The possibility of recourse to the Court of Justice, with all the delays that this might entail, has also been raised. Nevertheless, it is important to note that it is national courts that deal with legal challenges instituted on the grounds of breach of Community legislation. These cases are forwarded to the EU's Court of Justice only in the event that the national court seeks clarification on a point of Community law. There is therefore no reason to believe that cases would be referred to the European Court during the course of takeovers, except in exceptional circumstances.
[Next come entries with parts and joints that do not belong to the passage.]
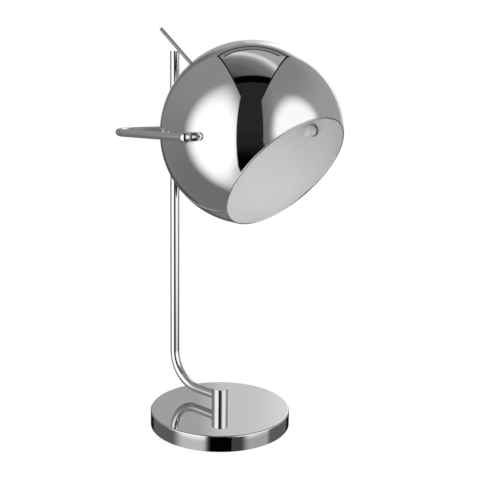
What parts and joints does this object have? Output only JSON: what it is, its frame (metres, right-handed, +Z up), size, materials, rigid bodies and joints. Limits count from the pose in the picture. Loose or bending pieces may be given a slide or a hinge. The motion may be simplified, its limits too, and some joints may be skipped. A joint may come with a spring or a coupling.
{
  "type": "table lamp",
  "caption": "Table lamp: a chromed ball shade, white inside, tilts in a U-shaped yoke on a J-shaped stem that rises from a round weighted foot; a thin handle sets its aim.",
  "frame": {"origin": "centre of the foot's rest face, on the surface that the lamp stands on", "axes": "+Z up along the post, -Y the way the shade looks, +Y towards the stem, X along the shade's tilt axis"},
  "size_m": [0.2364, 0.2452, 0.4646],
  "materials": {
    "chrome": "polished chrome plate on steel and brass",
    "shade_chrome": "polished chrome plate outside, matt white paint inside",
    "iron": "rough grey cast iron, painted black",
    "pad": "black foam sheet",
    "black_plastic": "moulded black plastic",
    "zinc": "zinc-plated steel",
    "screw_steel": "blackened steel",
    "holder_plastic": "white moulded plastic",
    "brass": "bare brass",
    "bulb_metal": "plated screw cap",
    "bulb_white": "white plastic",
    "bulb_opal": "opal white, softly shining",
    "white_nut": "white lacquer",
    "nylon": "dark nylon"
  },
  "bodies": {
    "stand": {"base_cover": "chrome", "base_weight": "iron", "base_pad": "pad", "base_washer": "zinc", "base_nut": "zinc", "post_nipple": "zinc", "cord_inlet": "black_plastic", "post": "chrome", "post_screw": "screw_steel", "stem": "chrome", "stem_cap": "chrome", "yoke_saddle": "chrome", "saddle_screw": "screw_steel", "yoke": "chrome", "arm_ball_left": "chrome", "pivot_stud_left": "zinc", "pivot_collar_left": "chrome", "outer_washer_left": "chrome", "inner_washer_left": "zinc", "cap_nut_left": "white_nut", "arm_ball_right": "chrome", "pivot_stud_right": "zinc", "pivot_collar_right": "chrome", "outer_washer_right": "chrome", "inner_washer_right": "zinc", "cap_nut_right": "white_nut"},
    "shade": {"shade": "shade_chrome", "handle_ferrule": "chrome", "handle_rod": "chrome", "pole_washer": "zinc", "pole_nut": "zinc", "holder_cap": "holder_plastic", "holder_body": "holder_plastic", "screw_shell": "brass", "holder_contact": "brass", "bulb_cap": "bulb_metal", "bulb_body": "bulb_white", "bulb_dome": "bulb_opal", "pivot_bush_left": "nylon", "pivot_seat_left": "nylon", "pivot_bush_right": "nylon", "pivot_seat_right": "nylon"}
  },
  "joints": [
    {"name": "shade_tilt", "type": "hinge", "parent": "stand", "child": "shade", "pos_m": [0, -0.055, 0.3455], "axis": [1, 0, 0], "range_deg": [0, 90]}
  ]
}
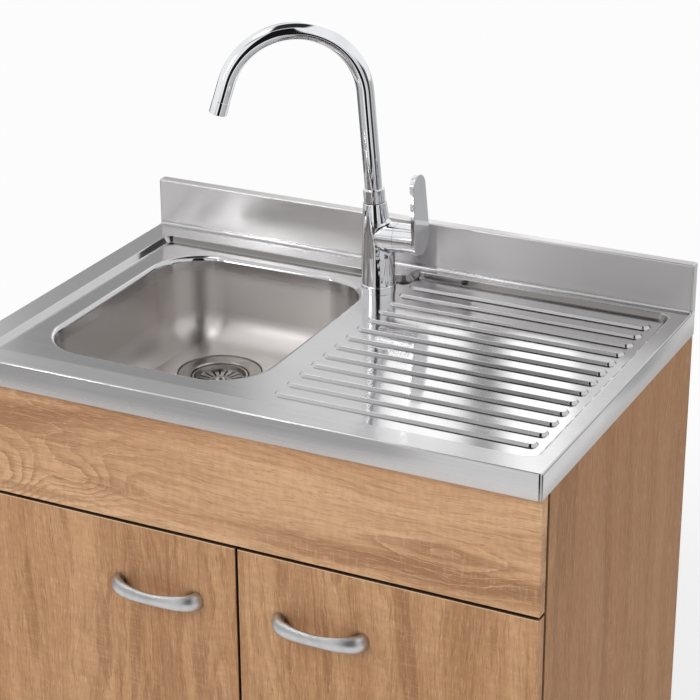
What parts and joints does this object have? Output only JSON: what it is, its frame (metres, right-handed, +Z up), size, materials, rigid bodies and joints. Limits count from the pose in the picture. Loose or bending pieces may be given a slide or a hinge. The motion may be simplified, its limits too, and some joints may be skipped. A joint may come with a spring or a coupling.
{
  "type": "kitchen sink unit",
  "caption": "Kitchen base unit with a pressed steel sink and drainer, a single-lever high-arc tap, a fixed front panel and hinged doors with bow handles.",
  "frame": {"origin": "on the floor, in the middle of the floor area the unit takes, handles included", "axes": "+X to the right seen from the front, +Y to the wall behind, +Z up; the doors face -Y"},
  "size_m": [0.9, 0.618, 1.265],
  "materials": {
    "steel": "brushed stainless sheet",
    "drain_steel": "satin stainless",
    "chrome": "bright chrome plate",
    "brass": "turned brass",
    "oak_front": "light oak decor, matt",
    "oak_side": "light oak decor, matt",
    "chipboard": "bare chipboard and white-faced board",
    "inner_board": "white faced board",
    "back_board": "thin white-faced fibreboard",
    "beech": "plain beech dowel",
    "satin_nickel": "satin nickel",
    "zinc": "zinc plated",
    "nickel": "nickel plated",
    "white_plastic": "moulded, white",
    "dark_plastic": "moulded, dark",
    "clear_buffer": "soft buffer",
    "rubber": "black rubber"
  },
  "bodies": {
    "cabinet": {"back_panel": "back_board", "back_rail": "inner_board", "bottom_panel": "inner_board", "cartridge": "white_plastic", "clamp_plate": "zinc", "clamp_rubber": "rubber", "cross_rail": "inner_board", "damping_pad": "rubber", "dowels": "beech", "fascia_panel": "oak_front", "fascia_screws": "zinc", "fascia_spacers": "dark_plastic", "floor_glides": "dark_plastic", "front_rail": "inner_board", "hinge_arms": "nickel", "hinge_plates": "nickel", "lock_ring": "brass", "outlet_pipe": "white_plastic", "plinth_board": "oak_front", "rim_core": "chipboard", "side_panel_left": "oak_side", "side_panel_right": "oak_side", "sink_clips": "zinc", "sink_top": "steel", "slip_nuts": "white_plastic", "small_screws": "zinc", "strainer_flange": "drain_steel", "stud_nut": "brass", "tap_base_ring": "chrome", "tap_body": "chrome", "tap_stud": "brass", "trap_cup": "white_plastic", "trap_head": "white_plastic", "trap_inlet_pipe": "white_plastic", "waste_body": "white_plastic", "waste_gasket": "rubber", "waste_screw": "zinc"},
    "door_left": {"door_left": "oak_front", "handle_left": "satin_nickel", "handle_screws_left": "zinc", "door_buffers_left": "clear_buffer", "hinge_cups_left": "nickel", "hinge_pins_left": "zinc", "cup_screws_left": "zinc"},
    "door_right": {"door_right": "oak_front", "handle_right": "satin_nickel", "handle_screws_right": "zinc", "door_buffers_right": "clear_buffer", "hinge_cups_right": "nickel", "hinge_pins_right": "zinc", "cup_screws_right": "zinc"},
    "spout": {"spout": "chrome", "spout_collar": "chrome", "aerator": "chrome"},
    "lever_hub": {"lever_hub": "chrome", "cartridge_stem": "brass", "lever_pin": "zinc"},
    "lever": {"lever_blade": "chrome"},
    "strainer_basket": {"strainer_basket": "drain_steel", "basket_seal": "rubber"}
  },
  "joints": [
    {"name": "door_left_hinge", "type": "hinge", "parent": "cabinet", "child": "door_left", "pos_m": [-0.4395, -0.2695, 0.3715], "axis": [0, 0, -1], "range_deg": [0, 95]},
    {"name": "door_right_hinge", "type": "hinge", "parent": "cabinet", "child": "door_right", "pos_m": [0.4395, -0.2695, 0.3715], "axis": [0, 0, 1], "range_deg": [0, 95]},
    {"name": "spout_swivel", "type": "hinge", "parent": "cabinet", "child": "spout", "pos_m": [-0.02, 0.213, 0.92], "axis": [-0.0651, -0.0431, 0.9969], "range_deg": [-30, 110]},
    {"name": "lever_temperature", "type": "hinge", "parent": "cabinet", "child": "lever_hub", "pos_m": [-0.02, 0.213, 0.932], "axis": [0.9938, -0.0869, 0.0698], "range_deg": [-45, 45]},
    {"name": "lever_flow", "type": "hinge", "parent": "lever_hub", "child": "lever", "pos_m": [0.04716, 0.20712, 0.92118], "axis": [0.0872, 0.9962, 0], "range_deg": [0, 22]},
    {"name": "basket_lift", "type": "slide", "parent": "cabinet", "child": "strainer_basket", "axis": [0, 0, 1], "range_m": [0, 0.12]}
  ]
}
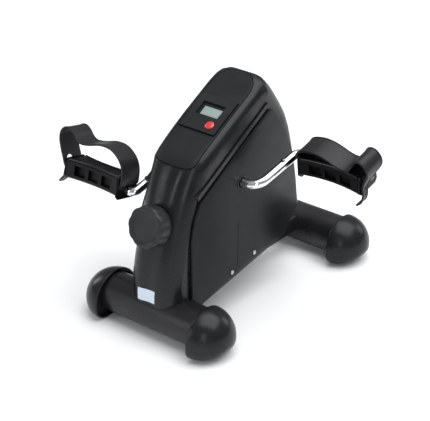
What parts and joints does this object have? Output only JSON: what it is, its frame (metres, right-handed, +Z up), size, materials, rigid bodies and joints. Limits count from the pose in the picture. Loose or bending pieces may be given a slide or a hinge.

The Commission was prompted to bring forward a new proposal for a Directive on takeover bids in February 1996 (see IP/96/120 and MEMO/96/14) by its commitment to strictly respect the principle of subsidiarity. Indeed, the 1996 proposal was put forward in response to the Commission's undertaking at the Edinburgh European Council in December 1992 to revise its previous proposal for a Directive on takeovers dating from 1989 which attempted detailed harmonisation in this field. The new proposal took into account the results of extensive consultations with the Member States.